Early this morning, a shooter—allegedly 24-year-old James Holmes, according to police—opened fire in an Aurora, Colo., movie theater midnight screening of The Dark Knight Rises. News reports are still flying in, but officials estimate that 12 people were killed in the attack, another 38 or 39 wounded. The youngest victim was 3 months old.

I learned about the news from my wife, crying as she told me. “It’s just so sad,” she said. And it is. It strikes close to home for us here at Plugged In, too. We’ve attended midnight screenings at this very Aurora theater. But all we can really say right now is how sad it is, how tragic. We can’t yet speculate on why the shooter did what he did. We can’t ask how this might impact the world around us (though it undoubtedly will). We can only watch and listen as the news unreels, mourning, praying for the families, maybe crying a little.

And, with God’s help, we find a way to pick ourselves up again.

In Christopher Nolan’s Dark Knight movies—like the one at the center of this terrible tragedy—we see villains who wish to tear the world down. They’re terrorists—unbalanced monsters who want to do more than bring down a building or take a life: They want to destroy our spirit, annihilate our hope. They whisper to us that there is no purpose, no meaning, in a world that can hold such atrocity.

But the films’ heroes—plural, mind you—refute that at every turn. Despite the tragedy, despite the heartbreak, they keep moving, keep trying to make the world a better place. They rediscover purpose, find meaning, uncover hope.

At the end of The Dark Knight when Joker’s horrific plans unravel, Batman confronts him. “What were you trying to prove?” He says. “That deep down, everyone’s as ugly as you? You’re alone!”

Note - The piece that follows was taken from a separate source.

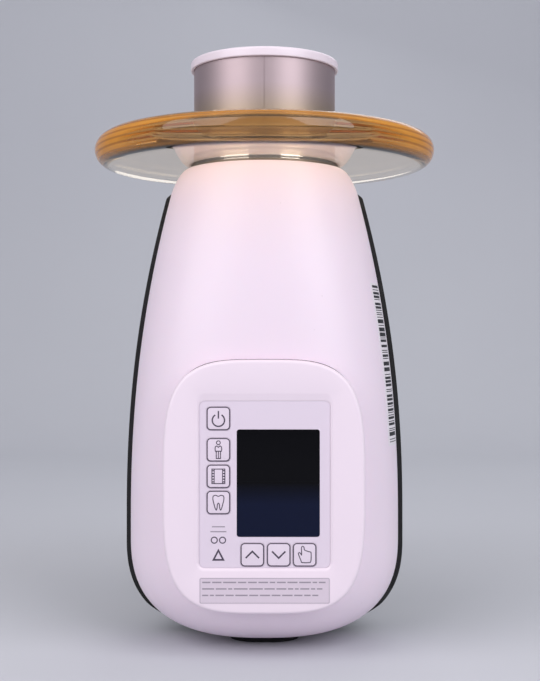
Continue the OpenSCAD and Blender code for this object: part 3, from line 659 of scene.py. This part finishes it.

Again, we don’t have all the information about what happened this morning. But it appears that this gunman was very much alone—alone in his thinking, alone in his actions. Alone in his psychosis.

But we are not.

I shudder when people say that tragedies like this are part of God’s plan. We know very little about His designs, and to say such a thing seems, at best horribly presumptuous and at worst a gross misunderstanding of God’s character. “God cannot be tempted by evil, nor  does he tempt anyone,” James tells us. “But each one is tempted when, by his own evil desire, he is dragged away and enticed. Then, after desire has conceived, it gives birth to sin; and sin, when it is full-grown, gives birth to death.”

But God is with us in the midst of these tragedies. He’ll be with the families affected. And I believe He can do profound spiritual work through it.

This is a hard day. We may be hurting or scared or confused or angry. But we are not alone. And that makes the difference.